A tiny probabilistic structure that answers "have I seen this?" using a fraction of the memory — at the cost of occasional false positives.


The problem

You want to ask “is X in this set?” — but the set is huge (billions of items) and keeping it all in memory (or hitting disk for every check) is too expensive. A Bloom filter answers membership using a tiny, fixed amount of memory, by accepting one specific kind of error.

The guarantee (and the catch)

A Bloom filter tells you one of two things:

  • “Definitely not in the set” — always correct. No false negatives.
  • “Possibly in the set” — usually right, but sometimes wrong. False positives are possible.

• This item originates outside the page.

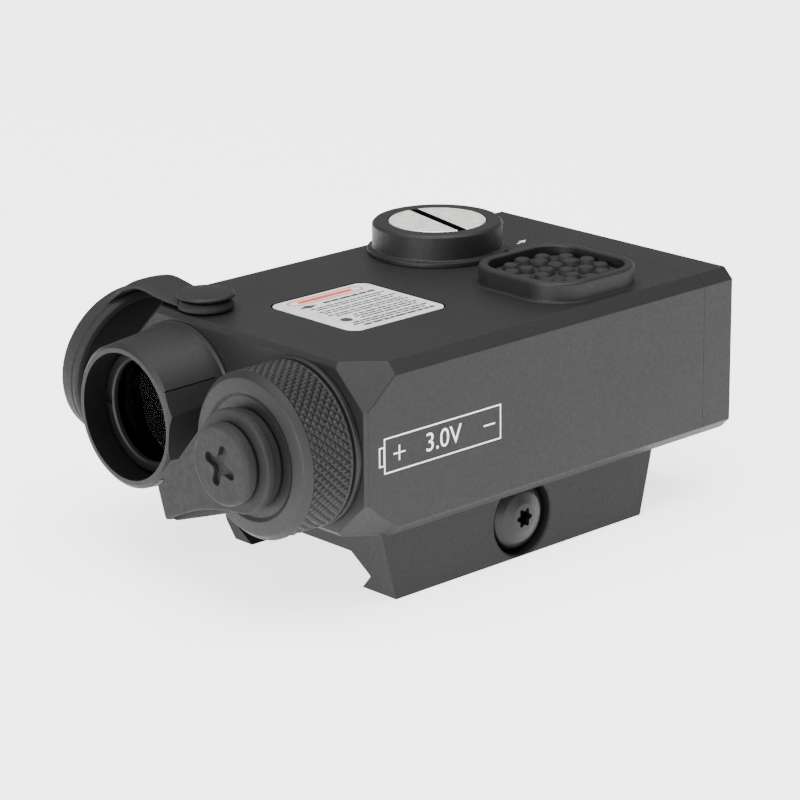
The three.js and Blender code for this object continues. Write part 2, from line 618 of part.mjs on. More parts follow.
function clampScrew() {
  const seat = headSeat + GAP;
  // the thick shank fills the rail's slot, the thread takes the nut
  const shoulder = -RAIL.flat / 2 - RAIL.bevel - 0.8;
  let body = turned([
    [0, nutX - 1.2], [bolt.thread - 0.4, nutX - 1.2], [bolt.thread, nutX - 0.8], [bolt.thread, shoulder],
    [bolt.radius, shoulder], [bolt.radius, seat], [bolt.head, seat], [bolt.head, seat + 1.1],
    [bolt.head - 0.5, seat + 1.75], [bolt.head - 1.5, seat + 2.4], [bolt.head - 3, seat + 2.9],
    [0, seat + 3.1],
  ], 40);
  const star = new THREE.Shape();
  const points = 12;
  for (let i = 0; i < points; i += 1) {
    const reach = i % 2 ? 0.95 : 1.4;
    const angle = (i / points) * 2 * Math.PI;
    star[i ? "lineTo" : "moveTo"](reach * Math.cos(angle), reach * Math.sin(angle));
  }
  body = body.subtract(prism(star, 4).translate([0, 0, seat + 1.2]));
  return rightward(body, 0, bolt.y, bolt.z);
}
add("clamp_screw", "steel", clampScrew());

export default group;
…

So a no is the truth; a yes means “probably — go check the real store.” That asymmetry is exactly what makes it useful as a cheap pre-filter.

How it works

A bit array plus k independent hash functions:

  • Add(x): hash x with all k functions, set those k bits to 1.
  • Query(x): hash x the same way; if any of those bits is 0, x is definitely absent. If all are 1, it’s probably present (those bits could have been set by other items — that’s the false positive).

You can’t delete (clearing bits could break other items), and the false-positive rate rises as it fills. You trade memory for accuracy: more bits and well-chosen k → fewer false positives.

Why it’s worth it

To check membership against a billion items, a hash set might need many GB; a Bloom filter with a 1% false-positive rate needs only a few bits per item — often megabytes total. The win is using it to avoid expensive work: a no skips a disk read or network call entirely, and a yes is just confirmed against the real store.

Where it shows up

  • Databases (Cassandra, HBase, RocksDB) — before reading an SSTable from disk, a Bloom filter says whether the key might be there, skipping pointless disk reads on a miss.
  • Caches / CDNs — “is this worth caching yet?” (only cache on the second request).
  • Web crawlers — “have we already seen this URL?” without storing every URL in memory (its own appearance in Chapter 4).
  • Account/username checks, malicious-URL filters — fast reject of the common case.

The interview cue

When a design needs a fast existence check against a massive set and can tolerate a confirming lookup on a maybe, name a Bloom filter. The framing to say out loud: “a Bloom filter in front lets a no skip the expensive store entirely; a yes falls through to verify.” That’s the whole value in one sentence.